La loi n’est pas là pour protéger une vérité officielle, mais pour garantir le respect de l’ordre public par des mesures justifiées et proportionnées. La loi Gayssot de 1990, même si elle a un aspect mémoriel, rentre dans ce cadre, ce qui justifie qu’on la maintienne.




Vote à l'Assemblée pour la loi sur la pénalisation de la négation des génocides le 22 décembre 2011 (JACQUES DEMARTHON/AFP)



Une loi qui restreint la liberté d’expression



Pour préserver l’intérêt d’une communauté, cette loi restreint la liberté d’expression de tous. Je suis personnellement très attaché à la liberté d’expression et je déplore qu’il y ait de moins en moins de débats. Dès que l’on dit quelque chose qui n’est pas admis par certains, on peut se voir menacé d’un procès.



Ça suffit !

Un certain nombre d’associations brandissent cette menace au moindre soupçon de dérapage ou de contestation de leurs thèses. Et c’est très grave. Si tout débat sur un sujet un peu sensible finit devant un tribunal, c’est qu’il y a un problème grave. Or, c’est une dérive de plus en plus fréquente avec laquelle il faut rompre.

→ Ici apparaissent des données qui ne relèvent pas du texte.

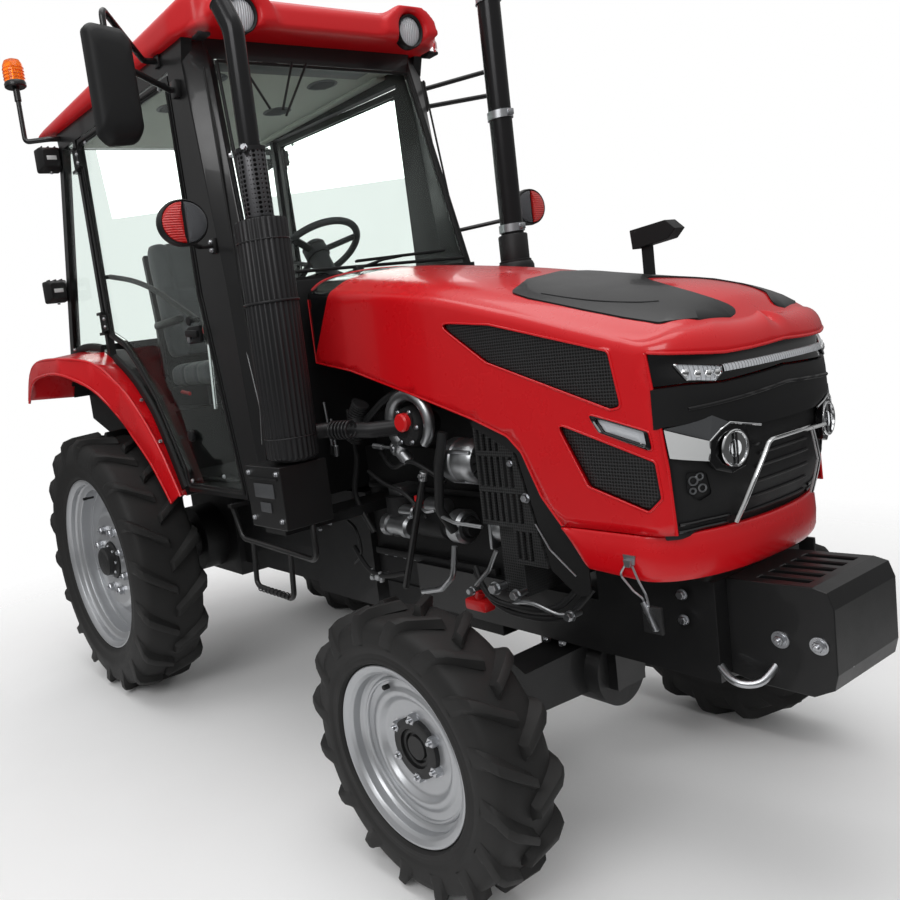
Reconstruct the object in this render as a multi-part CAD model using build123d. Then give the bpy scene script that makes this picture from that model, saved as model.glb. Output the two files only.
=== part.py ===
"""Farm tractor with a glazed cab, four-wheel drive, a tilting hood and a rear three-point linkage.

Millimetres. +X is forward, +Y is left, +Z is up. The shapes are drawn with x measured from the rear
axle and z from the ground, and are then moved so that the origin lies on the ground in the middle of
the machine's length and width.
"""
from build123d import *
from math import cos, hypot, pi, radians, sin
import os

# ---------------------------------------------------------------- driving dimensions
WHEELBASE = 2007
FRONT_OVERHANG = 728      # front axle to the front face of the weight bracket
FRONT_REACH = WHEELBASE + FRONT_OVERHANG
REAR_REACH = 700          # rear axle to the ends of the lower links
GAP = 0.3                 # between curved faces that would otherwise touch
CLEAR = 6                 # between pieces that move past each other

REAR_TYRE_R = 565
REAR_TYRE_W = 285
REAR_WHEEL_Y = 615        # middle of the rear wheel
REAR_BEAD_R = 356         # 28 inch rim seat
FRONT_TYRE_R = 365
FRONT_TYRE_W = 192
FRONT_WHEEL_Y = 645
FRONT_BEAD_R = 203        # 16 inch rim seat
KINGPIN_Y = 470
LUG_H = 24

CAB_HALF_W = 515          # to the outside of the side glass
POST_T = 40
FLOOR_HALF_W = CAB_HALF_W - POST_T - 1
GLASS_T = 6
TUB_HALF_W = 440          # between the rear wheels
FLOOR_Z = 905
SILL_Z = 872
BELT_Z = 1600             # foot of the windscreen
FIREWALL_X = 1226         # rear face of the firewall
FIREWALL_T = 12
HEADER_Z = 2340           # underside of the rail over the windscreen
REAR_HEADER_Z = 2390      # underside of the rail over the rear window
REAR_SILL = (1492, 1522)  # underside and top of the rail under the rear window

HOOD_HALF_W = 322
HOOD_WALL = 8
HOOD_HINGE = (1322, 1540)  # x, z
NOSE_X = 2600
NOSE_BACK = 2496          # where the fascia fills the hood's open nose

SHAFT_R = 17.5            # power take-off, 35 mm
SHAFT_Z = 640
TOP_LINK = (-236, 760)    # x, z of the top link's pin
LINK_PIN_R = 11           # lower links, category 1
TOP_LINK_PIN_R = 9.5


# ---------------------------------------------------------------- helpers
def block(x0, x1, y0, y1, z0, z1):
    """Box between two corners."""
    size = Box(x1 - x0, y1 - y0, z1 - z0)
    return Pos((x0 + x1) / 2, (y0 + y1) / 2, (z0 + z1) / 2) * size


def side_prism(points, y0, y1):
    """Outline of (x, z) points, extruded from y0 to y1."""
    wire = Polyline(*[(x, 0, z) for x, z in points], close=True)
    solid = extrude(make_face(wire), amount=y1 - y0, dir=(0, 1, 0))
    return Pos(0, y0, 0) * solid


def plan_prism(points, z0, z1):
    """Outline of (x, y) points, extruded from z0 to z1."""
    wire = Polyline(*[(x, y, 0) for x, y in points], close=True)
    return Pos(0, 0, z0) * extrude(make_face(wire), amount=z1 - z0, dir=(0, 0, 1))


def front_prism(points, x0, x1):
    """Outline of (y, z) points, extruded from x0 to x1."""
    wire = Polyline(*[(0, y, z) for y, z in points], close=True)
    return Pos(x0, 0, 0) * extrude(make_face(wire), amount=x1 - x0, dir=(1, 0, 0))


def rod(start, end, radius):
    """Round bar between two points."""
    a, b = Vector(*start), Vector(*end)
    plane = Plane(origin=a, z_dir=(b - a).normalized())
    return extrude(plane * Circle(radius), amount=(b - a).length)


def tube(points, radius, bend):
    """Round tube along straight runs joined by arcs."""
    path = FilletPolyline(*points, radius=bend)
    start = Plane(origin=path @ 0, z_dir=path % 0)
    return sweep(start * Circle(radius), path=path)


def ribbon(sections):
    """Solid through closed polygons of (x, y, z) points, with straight rulings."""
    return Solid.make_loft([Polyline(*points, close=True) for points in sections], ruled=True)


def turned(profile, y0=0.0):
    """Closed profile of (radius, y) points, turned about the Y axis."""
    wire = Polyline(*[(r, y + y0, 0) for r, y in profile], close=True)
    return revolve(make_face(wire), axis=Axis.Y, revolution_arc=360)


def mirrored(shape):
    """The same piece on the other side of the tractor."""
    return mirror(shape, about=Plane.XZ)


def both(shape):
    """A piece and its mirror image, as separate solids."""
    return Compound(list(shape.solids()) + list(mirrored(shape).solids()))


def group(*shapes):
    """Solids that share a node and don't touch."""
    return Compound([solid for shape in shapes for solid in shape.solids()])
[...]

Si quelqu’un me dit qu’il n’y a pas eu de génocide des Arméniens, je ne suis pas d’accord car il y a eu un génocide dont furent victimes les Arméniens en 1915. Mais je préfère en débattre et convaincre en argumentant sur le fond plutôt que de faire taire par la loi celui qui n’est pas d’accord avec ma position.

Ce texte est une boîte de Pandore. On ouvre un guichet à toutes les communautés qui voudront demander la consécration de leur vision d’un épisode de l’histoire. Beaucoup savent très bien utiliser les outils du lobbying pour faire avancer leur cause.

Jeudi, nous avons eu un amendement pour reconnaître un génocide vendéen de 1793. Demain, nous aurons une proposition de loi sur le Rwanda − histoire dans laquelle la France n’est pas toute blanche −, ou pourquoi pas une autre sur le massacre de Sabra et Chatila. À partir du moment où une loi aura reconnu que ce sont des génocides, il sera interdit de le contester. Je vous laisse tous imaginer les conséquences de telles propositions de loi…

Beaucoup de députés ne sont même pas venus à l’Assemblée ce matin, pour montrer leur désapprobation. J’ai choisi d’aller en séance, de déposer des amendements et de m’exprimer.

Les Arméniens ont aujourd’hui besoin d’une reconnaissance symbolique du génocide, pas d’une loi pénale. Le génocide a eu lieu il y a 96 ans, il n’y a plus de survivants, ni d’un côté ni de l’autre, il n’y a plus personne à juger.

Oui, il faut aider le peuple arménien à panser cette plaie encore à vif, mais le faire de cette manière est contreproductif et ne rend vraiment pas service aux Arméniens et à la mémoire du drame qui les a frappés.